Check every line below for the word "True" and show those that hold it.
┌──
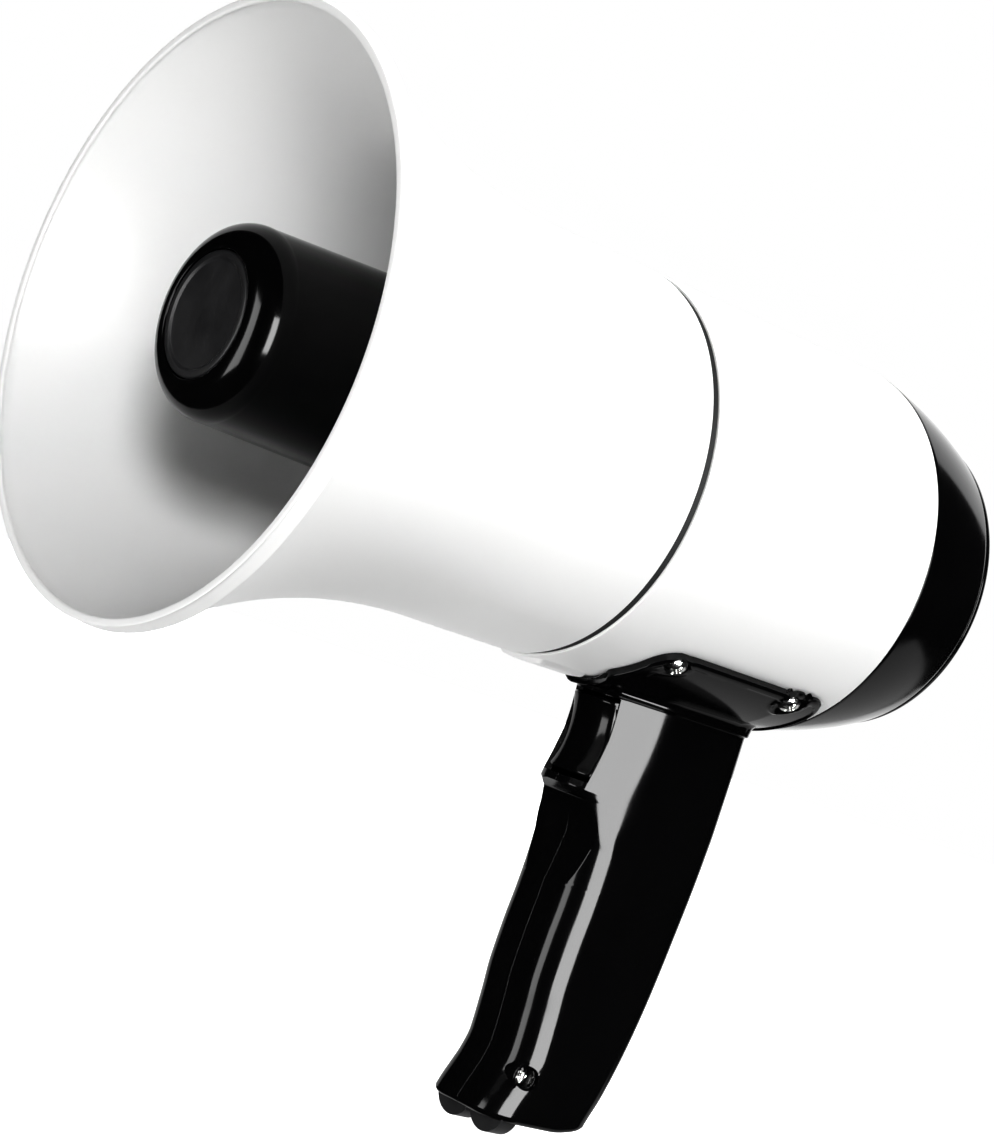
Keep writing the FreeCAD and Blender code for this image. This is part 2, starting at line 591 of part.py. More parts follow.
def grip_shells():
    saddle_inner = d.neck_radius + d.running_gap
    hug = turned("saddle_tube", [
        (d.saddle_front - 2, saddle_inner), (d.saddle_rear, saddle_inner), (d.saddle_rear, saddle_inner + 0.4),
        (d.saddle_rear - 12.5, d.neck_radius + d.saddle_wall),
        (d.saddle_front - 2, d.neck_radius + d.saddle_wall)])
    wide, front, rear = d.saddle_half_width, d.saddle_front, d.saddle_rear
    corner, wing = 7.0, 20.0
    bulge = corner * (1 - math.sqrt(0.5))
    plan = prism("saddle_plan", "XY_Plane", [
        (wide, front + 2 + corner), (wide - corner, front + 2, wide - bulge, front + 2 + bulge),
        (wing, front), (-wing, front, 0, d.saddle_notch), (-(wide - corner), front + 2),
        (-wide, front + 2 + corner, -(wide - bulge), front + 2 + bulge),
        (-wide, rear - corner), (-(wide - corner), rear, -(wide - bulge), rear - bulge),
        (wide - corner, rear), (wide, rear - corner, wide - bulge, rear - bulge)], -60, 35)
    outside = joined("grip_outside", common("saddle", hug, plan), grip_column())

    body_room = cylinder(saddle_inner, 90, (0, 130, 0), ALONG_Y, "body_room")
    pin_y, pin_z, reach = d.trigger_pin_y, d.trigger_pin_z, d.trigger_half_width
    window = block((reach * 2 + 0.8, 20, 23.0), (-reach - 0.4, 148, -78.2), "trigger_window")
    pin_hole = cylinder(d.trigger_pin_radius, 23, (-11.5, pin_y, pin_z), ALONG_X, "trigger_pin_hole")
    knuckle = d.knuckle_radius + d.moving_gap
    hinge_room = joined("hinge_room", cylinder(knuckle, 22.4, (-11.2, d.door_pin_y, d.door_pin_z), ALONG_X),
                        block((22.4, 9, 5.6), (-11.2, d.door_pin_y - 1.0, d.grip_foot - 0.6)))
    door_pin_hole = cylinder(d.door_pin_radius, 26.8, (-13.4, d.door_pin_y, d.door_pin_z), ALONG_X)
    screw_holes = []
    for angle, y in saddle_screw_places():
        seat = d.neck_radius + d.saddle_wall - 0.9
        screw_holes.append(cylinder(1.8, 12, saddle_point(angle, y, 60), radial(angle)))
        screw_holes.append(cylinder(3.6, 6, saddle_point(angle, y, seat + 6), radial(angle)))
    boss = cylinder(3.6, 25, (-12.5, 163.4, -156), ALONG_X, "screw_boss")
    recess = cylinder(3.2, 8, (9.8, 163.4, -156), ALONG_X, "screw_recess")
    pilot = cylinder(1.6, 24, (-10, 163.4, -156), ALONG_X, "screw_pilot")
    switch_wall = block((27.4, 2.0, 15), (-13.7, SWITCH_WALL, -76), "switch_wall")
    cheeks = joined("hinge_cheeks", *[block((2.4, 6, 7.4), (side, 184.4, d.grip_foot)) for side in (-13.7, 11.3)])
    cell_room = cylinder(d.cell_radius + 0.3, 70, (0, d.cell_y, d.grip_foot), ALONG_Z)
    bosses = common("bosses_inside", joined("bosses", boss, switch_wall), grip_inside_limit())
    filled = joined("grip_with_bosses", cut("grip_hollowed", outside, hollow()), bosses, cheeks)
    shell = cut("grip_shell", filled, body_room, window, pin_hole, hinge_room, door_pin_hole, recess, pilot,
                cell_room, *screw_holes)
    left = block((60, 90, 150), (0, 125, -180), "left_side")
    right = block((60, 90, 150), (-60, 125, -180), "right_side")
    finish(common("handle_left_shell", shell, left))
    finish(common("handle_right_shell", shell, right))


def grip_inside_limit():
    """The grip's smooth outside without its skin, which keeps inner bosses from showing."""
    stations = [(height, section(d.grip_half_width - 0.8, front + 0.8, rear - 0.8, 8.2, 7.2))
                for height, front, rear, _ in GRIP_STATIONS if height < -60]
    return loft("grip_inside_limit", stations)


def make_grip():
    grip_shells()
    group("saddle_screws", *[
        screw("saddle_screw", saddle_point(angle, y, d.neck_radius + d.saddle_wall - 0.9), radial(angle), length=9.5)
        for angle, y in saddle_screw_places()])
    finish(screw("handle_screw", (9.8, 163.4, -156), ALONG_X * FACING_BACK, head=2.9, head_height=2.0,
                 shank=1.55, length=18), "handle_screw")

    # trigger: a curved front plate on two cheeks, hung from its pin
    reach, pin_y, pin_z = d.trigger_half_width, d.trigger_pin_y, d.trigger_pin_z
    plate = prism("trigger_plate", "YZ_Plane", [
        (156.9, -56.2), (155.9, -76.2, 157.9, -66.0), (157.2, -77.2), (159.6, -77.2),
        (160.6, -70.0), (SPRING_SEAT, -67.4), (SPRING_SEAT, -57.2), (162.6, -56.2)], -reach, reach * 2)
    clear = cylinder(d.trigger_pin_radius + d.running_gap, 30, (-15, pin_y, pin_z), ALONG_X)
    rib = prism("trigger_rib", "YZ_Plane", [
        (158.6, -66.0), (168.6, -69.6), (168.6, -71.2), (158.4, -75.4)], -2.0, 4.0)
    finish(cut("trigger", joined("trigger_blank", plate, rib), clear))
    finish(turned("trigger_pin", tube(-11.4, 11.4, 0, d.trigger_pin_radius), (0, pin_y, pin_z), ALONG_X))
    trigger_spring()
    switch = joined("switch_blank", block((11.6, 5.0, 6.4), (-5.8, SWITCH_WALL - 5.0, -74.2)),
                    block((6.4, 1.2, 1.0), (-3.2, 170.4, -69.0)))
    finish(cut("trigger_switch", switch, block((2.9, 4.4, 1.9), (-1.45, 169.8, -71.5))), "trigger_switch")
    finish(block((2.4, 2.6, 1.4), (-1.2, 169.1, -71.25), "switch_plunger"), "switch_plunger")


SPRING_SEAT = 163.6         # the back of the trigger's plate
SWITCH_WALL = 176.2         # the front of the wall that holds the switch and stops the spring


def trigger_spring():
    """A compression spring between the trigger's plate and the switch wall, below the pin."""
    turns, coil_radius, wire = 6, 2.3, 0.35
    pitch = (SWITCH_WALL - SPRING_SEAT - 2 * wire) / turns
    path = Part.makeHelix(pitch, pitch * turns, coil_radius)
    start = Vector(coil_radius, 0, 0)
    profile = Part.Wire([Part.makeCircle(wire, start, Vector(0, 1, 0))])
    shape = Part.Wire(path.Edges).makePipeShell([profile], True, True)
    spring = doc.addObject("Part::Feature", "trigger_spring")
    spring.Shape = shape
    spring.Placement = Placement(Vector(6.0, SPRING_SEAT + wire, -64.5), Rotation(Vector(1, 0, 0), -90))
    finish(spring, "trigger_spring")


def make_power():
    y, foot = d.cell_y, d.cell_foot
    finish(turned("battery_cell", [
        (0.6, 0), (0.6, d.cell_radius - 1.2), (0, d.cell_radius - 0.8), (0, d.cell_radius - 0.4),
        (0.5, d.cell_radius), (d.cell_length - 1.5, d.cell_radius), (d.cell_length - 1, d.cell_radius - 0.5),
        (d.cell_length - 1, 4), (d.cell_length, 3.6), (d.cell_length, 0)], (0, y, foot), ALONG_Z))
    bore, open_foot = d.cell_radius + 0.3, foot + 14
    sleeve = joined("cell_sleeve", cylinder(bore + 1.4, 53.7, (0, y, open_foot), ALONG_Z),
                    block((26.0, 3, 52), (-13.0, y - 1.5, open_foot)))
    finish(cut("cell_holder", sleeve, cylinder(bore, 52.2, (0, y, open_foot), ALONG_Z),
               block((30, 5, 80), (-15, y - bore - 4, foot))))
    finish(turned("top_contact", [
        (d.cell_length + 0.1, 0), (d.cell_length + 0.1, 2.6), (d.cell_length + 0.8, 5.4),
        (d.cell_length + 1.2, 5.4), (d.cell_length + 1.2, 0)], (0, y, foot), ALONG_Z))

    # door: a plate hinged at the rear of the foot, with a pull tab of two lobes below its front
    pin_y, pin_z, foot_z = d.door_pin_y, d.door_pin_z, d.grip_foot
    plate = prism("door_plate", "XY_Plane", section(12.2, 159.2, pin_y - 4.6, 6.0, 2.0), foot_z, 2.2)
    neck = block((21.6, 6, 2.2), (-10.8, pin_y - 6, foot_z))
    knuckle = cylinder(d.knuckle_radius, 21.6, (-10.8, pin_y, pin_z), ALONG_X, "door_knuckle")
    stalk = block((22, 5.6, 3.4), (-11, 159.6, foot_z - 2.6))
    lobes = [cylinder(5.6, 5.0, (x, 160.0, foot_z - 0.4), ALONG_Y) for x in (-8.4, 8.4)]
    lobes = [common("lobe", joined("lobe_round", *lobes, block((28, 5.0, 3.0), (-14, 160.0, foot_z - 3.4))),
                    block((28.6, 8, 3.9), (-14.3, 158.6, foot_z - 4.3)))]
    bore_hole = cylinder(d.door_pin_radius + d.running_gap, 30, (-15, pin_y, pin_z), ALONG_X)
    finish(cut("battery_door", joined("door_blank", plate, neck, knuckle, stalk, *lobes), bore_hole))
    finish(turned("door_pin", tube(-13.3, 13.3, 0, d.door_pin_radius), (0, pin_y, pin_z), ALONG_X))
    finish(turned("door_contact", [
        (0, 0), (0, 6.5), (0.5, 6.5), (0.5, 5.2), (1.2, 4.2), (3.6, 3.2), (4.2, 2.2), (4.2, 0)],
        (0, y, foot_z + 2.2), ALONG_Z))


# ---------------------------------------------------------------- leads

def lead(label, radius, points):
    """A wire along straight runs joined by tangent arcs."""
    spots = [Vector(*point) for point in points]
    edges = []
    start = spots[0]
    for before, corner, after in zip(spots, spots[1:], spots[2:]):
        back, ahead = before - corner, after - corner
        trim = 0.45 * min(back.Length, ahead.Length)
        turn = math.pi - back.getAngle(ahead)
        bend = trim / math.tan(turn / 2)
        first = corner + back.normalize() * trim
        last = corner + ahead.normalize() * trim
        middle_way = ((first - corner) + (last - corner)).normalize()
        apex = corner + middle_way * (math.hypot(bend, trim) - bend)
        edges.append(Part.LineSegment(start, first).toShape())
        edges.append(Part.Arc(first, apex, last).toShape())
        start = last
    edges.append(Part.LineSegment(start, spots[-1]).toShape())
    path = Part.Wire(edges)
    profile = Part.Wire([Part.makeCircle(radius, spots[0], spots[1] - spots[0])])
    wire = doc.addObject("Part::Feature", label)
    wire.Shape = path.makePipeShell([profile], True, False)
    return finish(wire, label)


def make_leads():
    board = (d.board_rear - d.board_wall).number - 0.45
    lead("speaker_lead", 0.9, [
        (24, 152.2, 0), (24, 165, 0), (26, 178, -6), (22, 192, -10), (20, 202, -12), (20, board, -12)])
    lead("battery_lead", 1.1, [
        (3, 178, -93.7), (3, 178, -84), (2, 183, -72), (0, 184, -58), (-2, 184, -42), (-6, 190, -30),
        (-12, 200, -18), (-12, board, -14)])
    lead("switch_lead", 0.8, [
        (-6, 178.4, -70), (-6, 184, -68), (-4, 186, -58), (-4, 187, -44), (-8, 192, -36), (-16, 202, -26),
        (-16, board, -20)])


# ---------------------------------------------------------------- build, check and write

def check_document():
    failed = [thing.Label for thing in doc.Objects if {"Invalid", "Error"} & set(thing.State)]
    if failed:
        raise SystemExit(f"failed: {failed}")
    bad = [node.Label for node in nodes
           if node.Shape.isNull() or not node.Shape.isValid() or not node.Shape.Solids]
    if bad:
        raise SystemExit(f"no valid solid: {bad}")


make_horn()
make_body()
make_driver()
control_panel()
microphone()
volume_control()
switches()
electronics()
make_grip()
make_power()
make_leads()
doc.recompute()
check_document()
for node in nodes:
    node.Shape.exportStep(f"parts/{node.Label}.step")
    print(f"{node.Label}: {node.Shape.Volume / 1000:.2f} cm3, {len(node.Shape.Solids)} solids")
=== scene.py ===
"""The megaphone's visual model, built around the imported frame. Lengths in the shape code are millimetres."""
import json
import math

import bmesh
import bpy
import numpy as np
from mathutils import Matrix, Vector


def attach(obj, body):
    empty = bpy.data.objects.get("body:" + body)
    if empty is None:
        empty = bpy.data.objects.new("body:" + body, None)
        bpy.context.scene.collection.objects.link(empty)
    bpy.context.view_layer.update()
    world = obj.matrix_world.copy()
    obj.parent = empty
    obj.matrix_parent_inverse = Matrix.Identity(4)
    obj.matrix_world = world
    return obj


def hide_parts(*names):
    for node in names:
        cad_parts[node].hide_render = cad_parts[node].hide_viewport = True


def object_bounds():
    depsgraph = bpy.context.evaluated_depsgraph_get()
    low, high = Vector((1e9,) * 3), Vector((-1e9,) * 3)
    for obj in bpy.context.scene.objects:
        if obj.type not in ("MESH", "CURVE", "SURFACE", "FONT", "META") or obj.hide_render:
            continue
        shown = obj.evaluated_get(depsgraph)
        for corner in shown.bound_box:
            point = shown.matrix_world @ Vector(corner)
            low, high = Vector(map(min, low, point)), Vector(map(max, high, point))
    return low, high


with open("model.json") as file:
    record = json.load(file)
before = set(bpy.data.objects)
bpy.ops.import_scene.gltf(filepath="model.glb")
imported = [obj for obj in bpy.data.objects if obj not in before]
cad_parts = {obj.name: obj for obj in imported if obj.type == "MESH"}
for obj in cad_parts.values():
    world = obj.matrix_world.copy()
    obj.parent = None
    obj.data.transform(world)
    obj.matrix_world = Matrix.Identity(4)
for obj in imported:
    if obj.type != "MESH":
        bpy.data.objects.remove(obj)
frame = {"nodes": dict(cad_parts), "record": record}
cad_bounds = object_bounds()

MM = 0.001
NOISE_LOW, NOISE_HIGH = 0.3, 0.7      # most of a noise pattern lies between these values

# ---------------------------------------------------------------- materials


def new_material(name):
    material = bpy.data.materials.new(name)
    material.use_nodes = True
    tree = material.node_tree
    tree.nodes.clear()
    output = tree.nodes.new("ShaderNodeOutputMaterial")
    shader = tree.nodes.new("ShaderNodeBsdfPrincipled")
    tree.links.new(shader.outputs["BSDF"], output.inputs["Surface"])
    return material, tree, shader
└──
* [Reply]:
    shape = Part.Wire(path.Edges).makePipeShell([profile], True, True)
    wire.Shape = path.makePipeShell([profile], True, False)
        cad_parts[node].hide_render = cad_parts[node].hide_viewport = True
    material.use_nodes = True